Через несколько лет Генрих Манн радикально изменил свои взгляды, сделался либералом и если не стал, то попытался стать филосемитом. С Томасом все сложнее. Такую агрессивную антисемитскую позицию, как брат, он никогда не занимал. Но и поворота на 180 градусов тоже не было: «Отношение Томаса Манна к евреям менялось с течением времени, но продолжало колебаться между двумя полюсами: от отчуждения ("я, рожденный немцем, не такой, как вы") до слияния ("я такой же изгой, как евреи")». Этому не помешал и многолетний счастливый брак с еврейкой.
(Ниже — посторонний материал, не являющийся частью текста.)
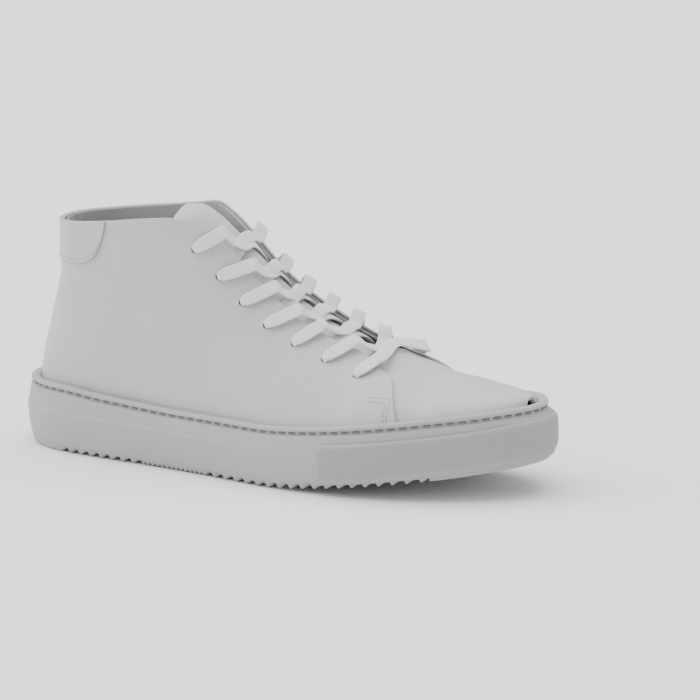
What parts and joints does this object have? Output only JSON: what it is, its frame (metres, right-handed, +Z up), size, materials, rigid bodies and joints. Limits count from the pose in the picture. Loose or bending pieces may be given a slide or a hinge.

Причина такой внутренней амбивалентности, по мнению Берковича, заключалась в том, что младший Манн как художник «был глубже и изощренней старшего брата, его художественное творчество не было так крепко связано с общественно-политическими установками и общим мировоззрением, как у Генриха». Иными словами, большому писателю труднее до глубины заразиться ксенофобией и агрессией, чем малому, но и «перековаться», обрести «правильные взгляды», не в пример труднее: ведь он мыслит не словами, а образами.
Лера Манович. Самолет. Рассказы. Октябрь, 2018, № 5
В трогательных, ироничных и тонко написанных рассказах присутствуют отец героини, который, «будучи наполовину евреем, а на вторую половину небогатым инженером, очень любил все уцененное», и некий Борис Исаакович, обладатель менее типичной для еврея слабости — «когда выпьет, вообще не человек». В повествовании время от времени всплывает еврейская тема. Ну вот, например:
Второгодник Голосов спрятался на большой перемене под лестницей и, когда я проходила мимо, высунулся и ласково прошипел мне в самое ухо: — Жидо-о-овочка. Я сделала вид, что не расслышала, и пошла дальше. Но лицо горело так, как если бы меня неожиданно поцеловали.